How a real trade actually goes

Here is what the textbook arb looks like when you try to put it on. Say you spot Polymarket pricing yes at 55 cents and Kalshi pricing yes at 60. You decide to buy 1,000 contracts on each side.

First, you need capital on both platforms. Five hundred and fifty dollars of USDC on Polymarket. Four hundred dollars (1,000 no contracts at 40 cents) on Kalshi. If you have the funds idle on both, you are good. If you do not, you are now bridging USDC out, off-ramping to dollars, transferring to Kalshi, a process that takes hours at best, days at worst, during which the spread you spotted may have closed. If you are funding a Polymarket account from scratch, our guide to start trading on Polymarket covers the basics.

Second, you need both legs to fill at the prices you saw. On a liquid market, that is usually fine. On a thin one, you will move the price as you fill, buying 1,000 yes contracts on Polymarket might walk the price from 55 to 57 by the time your full order is in. The other side might do the same. Suddenly your locked-in spread is two cents, not five.

Third, you need both platforms to resolve the market the same way. This sounds trivial, but it is not. Polymarket and Kalshi sometimes use different sources to settle the same event. The Kalshi settlement mechanics, covered in detail in our Kalshi event contracts piece, are not always identical to Polymarket's UMA-based system. If a US Senate race is contested or recounted, the two platforms might call it on different days, or in extreme cases differently, leaving you with a losing leg you assumed was a winner.

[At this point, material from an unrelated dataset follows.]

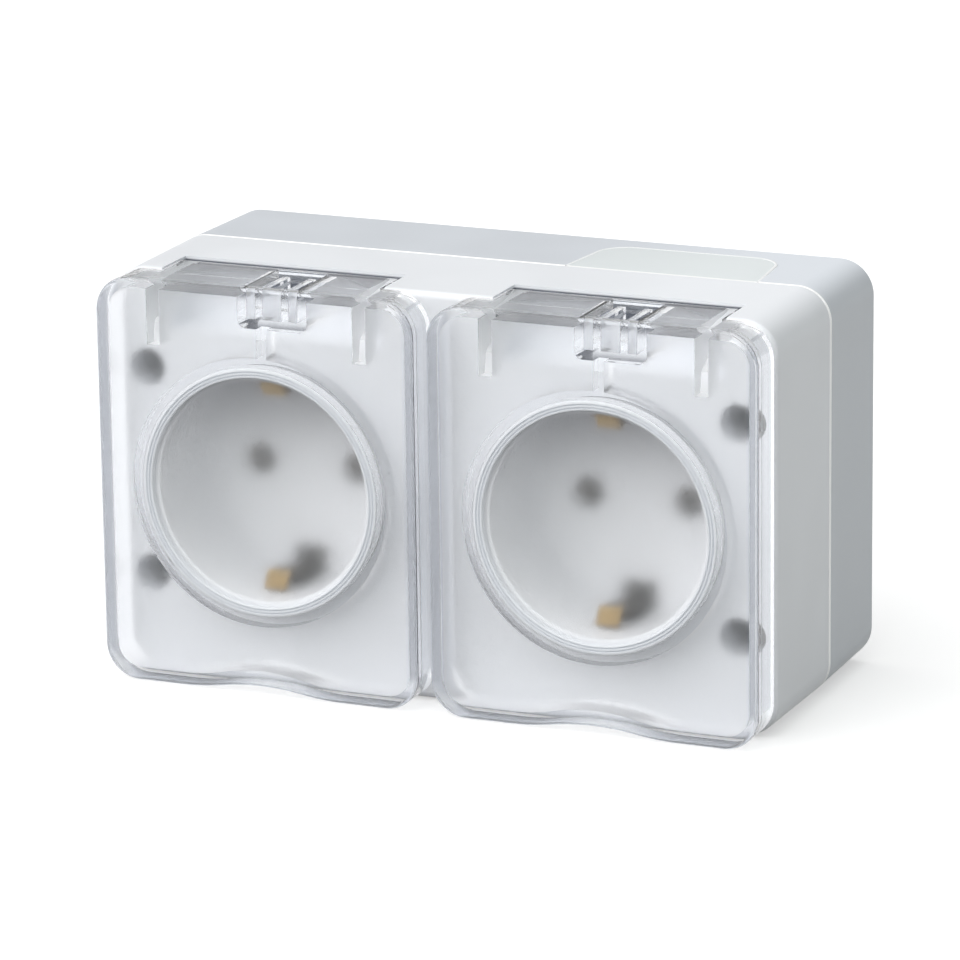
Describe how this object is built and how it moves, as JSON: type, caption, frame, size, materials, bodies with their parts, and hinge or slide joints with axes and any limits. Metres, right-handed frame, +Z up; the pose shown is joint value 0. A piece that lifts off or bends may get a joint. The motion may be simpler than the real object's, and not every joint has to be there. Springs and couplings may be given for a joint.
{
  "type": "double outdoor weatherproof socket",
  "caption": "Surface-mounted splash-proof double earthed socket: pale plastic box and cover with round cups behind clear top-hinged lids.",
  "frame": {"origin": "centre of the box's back face, which lies on the wall", "axes": "+Z up, +X along the width to the right seen from the front, front faces -Y"},
  "size_m": [0.1258, 0.0575, 0.0742],
  "materials": {
    "box_plastic": "fine spark-eroded texture, pale grey",
    "cover_plastic": "satin moulded, off-white",
    "clear_plastic": "clear polycarbonate, faintly frosted",
    "soft_seal": "milky soft plastic",
    "seal_rubber": "black foam rubber",
    "carrier_plastic": "dark thermoset, dull",
    "brass": "stamped brass strip",
    "steel": "zinc-plated steel"
  },
  "bodies": {
    "housing": {"rear_box": "box_plastic", "cable_entry_insert": "cover_plastic", "box_seal": "seal_rubber", "front_cover": "cover_plastic", "left_socket_cup": "cover_plastic", "right_socket_cup": "cover_plastic", "cover_screws": "steel", "contact_carrier": "carrier_plastic", "carrier_screws": "steel", "live_bar": "brass", "neutral_bar": "brass", "earth_bar": "brass", "left_earth_spring": "brass", "right_earth_spring": "brass", "terminal_screws": "steel", "left_live_contact": "brass", "left_neutral_contact": "brass", "right_live_contact": "brass", "right_neutral_contact": "brass", "live_terminal": "brass", "neutral_terminal": "brass", "earth_terminal": "brass"},
    "left_lid": {"left_lid": "clear_plastic", "left_lid_seal": "soft_seal"},
    "right_lid": {"right_lid": "clear_plastic", "right_lid_seal": "soft_seal"}
  },
  "joints": [
    {"name": "left_lid_hinge", "type": "hinge", "parent": "housing", "child": "left_lid", "pos_m": [-0.03175, -0.0421, 0.03435], "axis": [-1, 0, 0], "range_deg": [0, 95]},
    {"name": "right_lid_hinge", "type": "hinge", "parent": "housing", "child": "right_lid", "pos_m": [0.03175, -0.0421, 0.03435], "axis": [-1, 0, 0], "range_deg": [0, 95]}
  ]
}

Then there are the fees. Trading fees on both platforms. Withdrawal fees. Bridge fees if you are moving crypto. FX costs if you are based outside dollar land. By the time the smoke clears, your five cent spread might be one cent of profit, or zero, or negative.

Where the real money is

The traders making consistent money from prediction market arbitrage are not the ones spotting gaps and putting on manual trades. They are running automated systems that monitor every contract on every venue continuously, ingest the prices into a single book, and fire trades when the spread net of fees crosses a threshold.

These systems compete with each other, which means the most obvious gaps close in seconds. What is left is the long tail, illiquid markets, fast-moving events, niche outcomes, where the arb is real but execution is harder. Edge in this game is measured in fractions of a cent, won by being faster and cheaper than the other systems doing the same thing.

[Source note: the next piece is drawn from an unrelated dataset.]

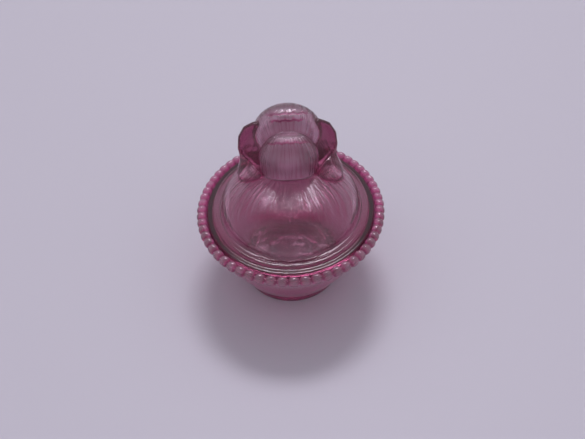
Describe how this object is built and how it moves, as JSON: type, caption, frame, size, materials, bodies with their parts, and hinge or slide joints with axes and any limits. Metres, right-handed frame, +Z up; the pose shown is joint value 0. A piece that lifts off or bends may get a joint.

If you are doing this manually you are competing with people who are not, and you will lose. Not because the arbs are not there, but because by the time you see them and act, the bots have already cleared the easy ones.

Same-platform arbitrage

There is a different, more accessible flavour of arbitrage that sits within a single platform. Polymarket and Kalshi both list multi-outcome markets, "who will win the Republican nomination" with a dozen candidates, alongside related two-outcome markets, "will the nominee be Trump."

If the prices on the multi-outcome market and the two-outcome market diverge, if Trump is priced at 75 per cent in the head-to-head and the multi-outcome market has him at 72, there is an arbitrage between them, on the same platform, in the same currency, with the same fee schedule. No bridging. No FX. No settlement risk.

These intra-platform arbs are smaller in size but cleaner to execute, and they are where most retail arbitrageurs cut their teeth. They are also where automated systems are densest, so the windows are short. Worth knowing exist.

The risks no one talks about

Beyond the obvious, execution failure, settlement disputes, fees eating returns, the risk that catches arbitrageurs out most often is platform risk. Both Polymarket and Kalshi have, at various points, paused withdrawals, frozen accounts, or had operational issues that left users unable to access funds for days or weeks.

If you have a million dollars locked into an arb across two platforms and one of them suspends operations, the textbook says you still have the other side and your worst case is breakeven. The reality is that you have a million dollars stuck on a platform that is not letting you withdraw, while your other position is moving against you on a platform that is. Risk-free, in this game, is a strong word.

So is it worth doing?

Yes, with caveats. Same-platform arbitrage is a perfectly reasonable strategy for retail traders who want a low-variance way to compound capital while learning the platforms. Cross-platform arbitrage is a real opportunity but practically requires automation, multi-jurisdictional setup, and capital reserves on both sides. It is not a get-rich-quick play. It is a get-rich-slowly-by-being-very-careful play.

Most importantly, it is a skill that does not transfer cleanly from sports betting arbitrage. The mechanics are similar, but the failure modes are different, settlement risk, jurisdictional risk, smart contract risk in Polymarket's case. Treat it as a new discipline.

Once we launch the iPredicta arb feed, you will not need to monitor manually, you will be able to see live arbitrage opportunities across venues from a single screen. For now, knowing the mechanics is the foundation. The traders who understand why the gaps exist are the ones who will spot the edges others miss.

Frequently asked questions

What is Polymarket arbitrage?

It is the practice of buying contracts on the same outcome at different prices on different platforms, locking in a profit regardless of how the event resolves. If Polymarket prices Trump to win at 55 cents and Kalshi prices the same outcome at 60 cents, an arbitrageur can buy yes on Polymarket and no on Kalshi to capture the spread.

Is prediction market arbitrage legal?

That depends entirely on jurisdiction. Polymarket itself is restricted in the US, and Kalshi is restricted outside the US, which makes literal cross-platform arbitrage difficult for any single trader without a multi-jurisdictional setup. Within a single platform, arbitrage between different but mathematically equivalent markets is generally permitted.

How profitable is prediction market arbitrage?

Spreads on the most liquid markets are usually narrow, single cents, and once you account for fees, gas costs and execution risk, real-world returns are modest. The traders making serious money at this run automated systems that capture small edges at high volume rather than chasing dramatic single trades.

What are the risks of arbitrage trading?

Execution risk if one leg fills and the other does not, settlement risk if the two platforms resolve a market differently, currency risk on cross-border trades, and platform risk if either side suspends withdrawals. The maths look clean on paper. The execution rarely is.